= DIRECTIONS FOR THIS TASK =
Copy exactly the lines from the one containing "return nodes" through the one containing "obj.matrix_world = world", both included, and nothing else.

= PROVIDED DATA =
━━━━━━━━━━━━━━━━
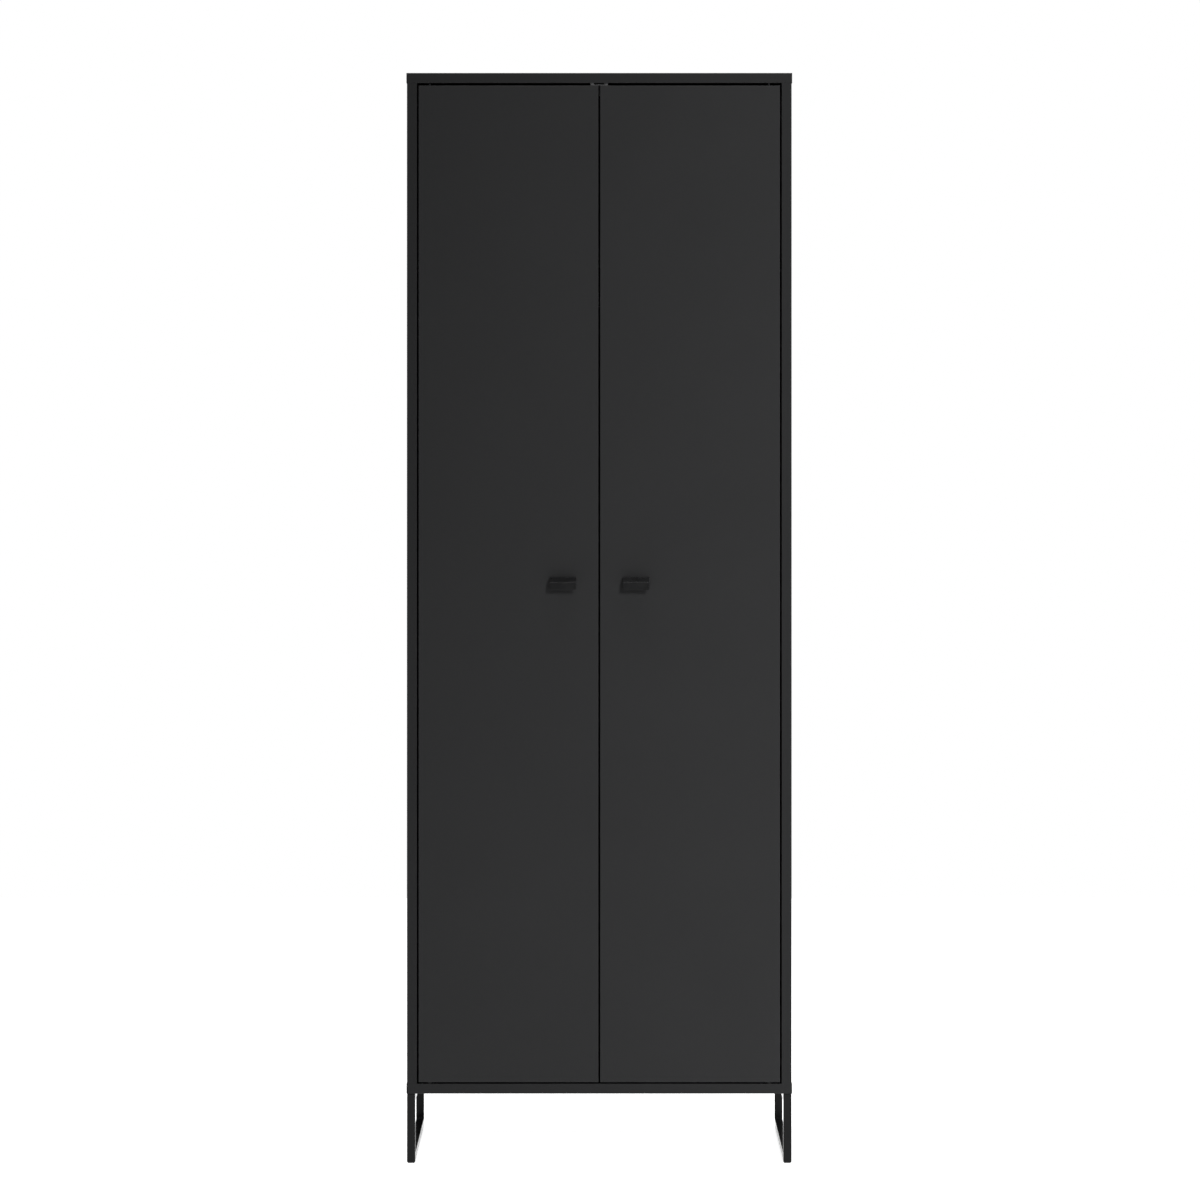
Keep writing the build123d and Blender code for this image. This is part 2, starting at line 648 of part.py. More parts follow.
def rail_socket():
    """A round flange on the left side panel with a collar that the rail sits in."""
    wall = -SIDE_INNER
    socket = rod(SOCKET_RADIUS, rail_point(wall), (1, 0, 0), SOCKET_BASE)
    socket += rod(SOCKET_COLLAR_RADIUS, rail_point(wall), (1, 0, 0), SOCKET_BASE + SOCKET_COLLAR_LENGTH)
    socket -= rod(
        RAIL_RADIUS + 2 * FIT_GAP, rail_point(wall + SOCKET_BASE), (1, 0, 0), SOCKET_COLLAR_LENGTH
    )
    return without(socket, socket_screws(FIT_GAP))


# Shelf -----------------------------------------------------------------------------------------------

SHELF_PIN_OFFSETS = (74.0, 454.0)
SHELF_PIN_RADIUS = 2.5
SHELF_PIN_DEPTH = 9.0
SHELF_PIN_REACH = 8.0
SHELF_END_GAP = 0.5
SHELF_PIN_CHAMFER = 0.4


def hat_shelf():
    """The shelf above the clothes rail."""
    half = SIDE_INNER - SHELF_END_GAP
    y_span = (FRONT + SHELF_SETBACK, FRONT + SHELF_SETBACK + SHELF_DEPTH)
    shelf = block((-half, half), y_span, (SHELF_TOP - SHELF_BOARD, SHELF_TOP))
    return soften_front(shelf)


def shelf_pin(offset, grow=0.0):
    """A pin in the left side panel that the shelf lies on."""
    z = SHELF_TOP - SHELF_BOARD - SHELF_PIN_RADIUS
    start = (-SIDE_INNER - SHELF_PIN_DEPTH - grow, FRONT + offset, z)
    pin = rod(SHELF_PIN_RADIUS + grow, start, (1, 0, 0), SHELF_PIN_DEPTH + SHELF_PIN_REACH + grow)
    if grow:
        return pin
    return chamfer(pin.edges().filter_by(GeomType.CIRCLE), SHELF_PIN_CHAMFER)


# Back panels -----------------------------------------------------------------------------------------

BACK_SPLIT = SHELF_TOP - SHELF_BOARD / 2
NAIL_COUNT = 11
NAIL_END = 50.0
NAIL_RADIUS = 0.8
NAIL_HEAD_RADIUS = 1.8
NAIL_HEAD_HEIGHT = 0.5
NAIL_LENGTH = 18.0


def back_panel(z_low, z_high):
    """One half of the thin back, nailed to the rear edges of the side panels."""
    return block((-SIDE_OUTER, SIDE_OUTER), (BACK_INNER, BACK_OUTER), (z_low, z_high))


def joint_strip():
    """The strip of H section that joins the two halves of the back."""
    half = SIDE_INNER - SHELF_END_GAP
    z_span = (BACK_SPLIT - STRIP_HEIGHT / 2, BACK_SPLIT + STRIP_HEIGHT / 2)
    strip = block((-half, half), (BACK_OUTER, REAR), z_span)
    strip += block((-half, half), (BACK_INNER - STRIP_THICKNESS, BACK_INNER), z_span)
    web_z = (BACK_SPLIT - STRIP_THICKNESS / 2, BACK_SPLIT + STRIP_THICKNESS / 2)
    return strip + block((-half, half), (BACK_INNER - STRIP_THICKNESS, REAR), web_z)


def back_nails(grow=0.0):
    """Nails through the back into the left side panel."""
    step = (TOP_UNDERSIDE - BASE_TOP - 2 * NAIL_END) / (NAIL_COUNT - 1)
    nails = []
    for index in range(NAIL_COUNT):
        z = BASE_TOP + NAIL_END + index * step
        nail = rod(NAIL_RADIUS + grow, (-SIDE_MIDDLE, BACK_OUTER, z), (0, -1, 0), NAIL_LENGTH + grow)
        if not grow:
            nail += rod(NAIL_HEAD_RADIUS, (-SIDE_MIDDLE, BACK_OUTER, z), (0, 1, 0), NAIL_HEAD_HEIGHT)
        nails.append(nail)
    return nails


# Panels ----------------------------------------------------------------------------------------------

PANEL_ROUND = 0.6


def soften_front(panel):
    """The panel with its front edges along X rounded a little."""
    return fillet(panel.edges().filter_by(Axis.X).group_by(Axis.Y)[0], PANEL_ROUND)


def side_panel():
    """The left side panel with the holes for its fittings."""
    panel = block((-SIDE_OUTER, -SIDE_INNER), (FRONT, BACK_INNER), (BASE_TOP, TOP_UNDERSIDE))
    panel = fillet(panel.edges().filter_by(Axis.Z).group_by(Axis.Y)[0], PANEL_ROUND)
    cuts = joint_pieces(cam_bolt_hole, CAM_OFFSETS) + joint_pieces(cam_hole, CAM_OFFSETS)
    cuts += joint_pieces(dowel, DOWEL_OFFSETS, grow=FIT_GAP)
    cuts += socket_screws(FIT_GAP) + back_nails(FIT_GAP)
    cuts += [shelf_pin(offset, FIT_GAP) for offset in SHELF_PIN_OFFSETS]
    return without(panel, cuts)


def horizontal_panel(z_low, z_high, left_cuts):
    """The top or bottom panel, full width and depth, with the same holes at both ends."""
    panel = block((-WIDTH / 2, WIDTH / 2), (FRONT, REAR), (z_low, z_high))
    panel = fillet(panel.edges().group_by(Axis.Y)[0], PANEL_ROUND)
    for cut in left_cuts:
        panel = without(panel, both_sides(cut))
    return panel


def end_joint_cuts(face, way):
    """The holes at one joint face for the cam bolts and the dowels."""
    cuts = [cam_bolt_hole(offset, face, way) for offset in CAM_OFFSETS]
    return cuts + [dowel(offset, face, way, grow=FIT_GAP) for offset in DOWEL_OFFSETS]


def top_panel():
    """The top panel with the holes for the joints, the top bushes, the catch and the brackets."""
    cuts = end_joint_cuts(TOP_UNDERSIDE, -1)
    cuts += [rod(BUSH_RADIUS + FIT_GAP, pivot_point(TOP_UNDERSIDE), (0, 0, 1), TOP_BUSH_LENGTH + FIT_GAP)]
    cuts += [catch_screw(FIT_GAP), bracket_screw(FIT_GAP)]
    return horizontal_panel(TOP_UNDERSIDE, HEIGHT, cuts)


def bottom_panel():
    """The bottom panel with the holes for the joints, the leg frames and the bottom pivots."""
    cuts = end_joint_cuts(BASE_TOP, 1)
    cuts += [frame_insert(offset, FIT_GAP) for offset in FRAME_SCREW_OFFSETS]
    cuts += [bottom_plate(FIT_GAP), bottom_pin(FIT_GAP)] + bottom_plate_screws(FIT_GAP)
    return horizontal_panel(LEG_HEIGHT, BASE_TOP, cuts)


def door():
    """The left door with the holes for its pivots, handle and strike plate."""
    leaf = block((-DOOR_OUTER, -DOOR_INNER), (FRONT, DOOR_BACK), (DOOR_BOTTOM, DOOR_TOP))
    leaf = fillet(leaf.edges().group_by(Axis.Y)[0], EDGE_ROUND)
    cuts = [
        rod(BUSH_RADIUS + FIT_GAP, pivot_point(DOOR_BOTTOM), (0, 0, 1), DOOR_BUSH_LENGTH + FIT_GAP),
        rod(BUSH_RADIUS + FIT_GAP, pivot_point(DOOR_TOP), (0, 0, -1), TOP_SLEEVE_LENGTH + FIT_GAP),
        strike_screw(FIT_GAP),
    ]
    return without(leaf, cuts + handle_screws(grow=FIT_GAP))


# Assembly --------------------------------------------------------------------------------------------


def mirrored(pieces):
    """Every left-hand piece and its right-hand twin."""
    return [solid for piece in pieces for solid in both_sides(piece)]


def right_hand(pieces):
    """The right-hand twins alone."""
    return [mirror(piece, about=Plane.YZ) for piece in pieces]


def carcass_nodes():
    """The boards and the fittings that never move."""
    back_lower = back_panel(BASE_TOP, BACK_SPLIT - STRIP_THICKNESS / 2)
    back_upper = back_panel(BACK_SPLIT + STRIP_THICKNESS / 2, TOP_UNDERSIDE)
    nail_holes = mirrored(back_nails(FIT_GAP))
    anchor_holes = both_sides(back_panel_anchor_hole())
    return {
        "top_panel": [top_panel()],
        "bottom_panel": [bottom_panel()],
        "left_side_panel": [side_panel()],
        "right_side_panel": right_hand([side_panel()]),
        "back_panel_lower": [without(back_lower, nail_holes)],
        "back_panel_upper": [without(back_upper, nail_holes + anchor_holes)],
        "back_panel_joint_strip": [joint_strip()],
        "back_panel_nails": mirrored(back_nails()),
        "hat_shelf": [hat_shelf()],
        "shelf_pins": mirrored([shelf_pin(offset) for offset in SHELF_PIN_OFFSETS]),
        "clothes_rail": [clothes_rail()],
        "left_rail_socket": [rail_socket()],
        "right_rail_socket": right_hand([rail_socket()]),
        "rail_socket_screws": mirrored(socket_screws()),
        "wooden_dowels": mirrored(joint_pieces(dowel, DOWEL_OFFSETS)),
        "cam_bolts": mirrored(joint_pieces(cam_bolt, CAM_OFFSETS)),
        "cam_locks": mirrored(joint_pieces(cam_lock, CAM_OFFSETS)),
        "catch_housing": [catch_housing()],
        "catch_magnets": both_sides(catch_magnet()),
        "catch_screws": both_sides(catch_screw()),
        "wall_brackets": both_sides(wall_bracket()),
        "wall_bracket_screws": both_sides(bracket_screw()),
    }


def stand_nodes():
    """The two sled frames with their fixings and floor pads."""
    return {
        "left_leg_frame": frame_members(),
        "right_leg_frame": right_hand(frame_members()),
        "leg_frame_screws": mirrored(frame_screws()),
        "leg_frame_inserts": mirrored([frame_insert(offset) for offset in FRAME_SCREW_OFFSETS]),
        "floor_pads": mirrored([floor_pad(offset) for offset in PAD_OFFSETS]),
    }


def pivot_nodes():
    """The fixed halves of the door pivots."""
    return {
        "bottom_pivot_plates": both_sides(bottom_plate()),
        "bottom_pivot_screws": mirrored(bottom_plate_screws()),
        "bottom_pivot_pins": both_sides(bottom_pin()),
        "bottom_pivot_washers": both_sides(bottom_washer()),
        "top_pivot_bushes": both_sides(top_bush()),
    }


def door_nodes():
    """Each door with what turns with it."""
    left = {
        "door": [door()],
        "handle": [handle()],
        "handle_screws": handle_screws(),
        "door_bottom_bush": [door_bush()],
        "door_top_pin": [top_pin()],
        "strike_plate": [strike_plate()],
        "strike_screw": [strike_screw()],
    }
    nodes = {"left_" + name: pieces for name, pieces in left.items()}
    nodes.update({"right_" + name: right_hand(pieces) for name, pieces in left.items()})
    return nodes


def main():
    """Write each node to its own file."""
    os.makedirs("parts", exist_ok=True)
    nodes = {**carcass_nodes(), **stand_nodes(), **pivot_nodes(), **door_nodes()}
    for name, pieces in nodes.items():
        solids = [solid for piece in pieces for solid in piece.solids()]
        shape = solids[0] if len(solids) == 1 else Compound(children=solids)
        export_step(shape, os.path.join("parts", name + ".step"))


main()
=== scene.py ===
"""Looks of a black two-door wardrobe on sled frames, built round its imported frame."""

import math

import bmesh
import bpy
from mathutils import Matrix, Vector


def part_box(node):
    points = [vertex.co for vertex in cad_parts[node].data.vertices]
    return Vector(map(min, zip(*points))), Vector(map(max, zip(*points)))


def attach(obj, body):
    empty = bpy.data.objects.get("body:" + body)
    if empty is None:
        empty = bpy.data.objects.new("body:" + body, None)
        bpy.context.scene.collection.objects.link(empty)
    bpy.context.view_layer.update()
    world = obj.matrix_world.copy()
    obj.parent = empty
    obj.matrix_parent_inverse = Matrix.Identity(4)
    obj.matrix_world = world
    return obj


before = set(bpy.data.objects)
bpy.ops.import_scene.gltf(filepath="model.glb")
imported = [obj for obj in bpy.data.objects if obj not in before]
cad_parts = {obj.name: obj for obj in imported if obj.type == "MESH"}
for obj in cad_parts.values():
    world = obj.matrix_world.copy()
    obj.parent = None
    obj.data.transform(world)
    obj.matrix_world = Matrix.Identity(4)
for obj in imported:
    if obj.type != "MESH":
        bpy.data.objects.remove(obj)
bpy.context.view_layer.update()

MM = 0.001


# Camera and stage ----------------------------------------------------------------------------------

SENSOR_MM = 36.0
CAMERA_DISTANCE = 9.604
CAMERA_HEIGHT = 1.361
LENS_MM = 158.8
# The lens shift, in sensor widths, sets the level view's horizon above the middle of the frame
LENS_SHIFT = (0.0006, -0.1558)
FAR_CLIP = 200.0

FLOOR_SIZE = 10.0
FLOOR_GLOW = 0.95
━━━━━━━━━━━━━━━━
= THE RESPONSE =
    return nodes


def main():
    """Write each node to its own file."""
    os.makedirs("parts", exist_ok=True)
    nodes = {**carcass_nodes(), **stand_nodes(), **pivot_nodes(), **door_nodes()}
    for name, pieces in nodes.items():
        solids = [solid for piece in pieces for solid in piece.solids()]
        shape = solids[0] if len(solids) == 1 else Compound(children=solids)
        export_step(shape, os.path.join("parts", name + ".step"))


main()
=== scene.py ===
"""Looks of a black two-door wardrobe on sled frames, built round its imported frame."""

import math

import bmesh
import bpy
from mathutils import Matrix, Vector


def part_box(node):
    points = [vertex.co for vertex in cad_parts[node].data.vertices]
    return Vector(map(min, zip(*points))), Vector(map(max, zip(*points)))


def attach(obj, body):
    empty = bpy.data.objects.get("body:" + body)
    if empty is None:
        empty = bpy.data.objects.new("body:" + body, None)
        bpy.context.scene.collection.objects.link(empty)
    bpy.context.view_layer.update()
    world = obj.matrix_world.copy()
    obj.parent = empty
    obj.matrix_parent_inverse = Matrix.Identity(4)
    obj.matrix_world = world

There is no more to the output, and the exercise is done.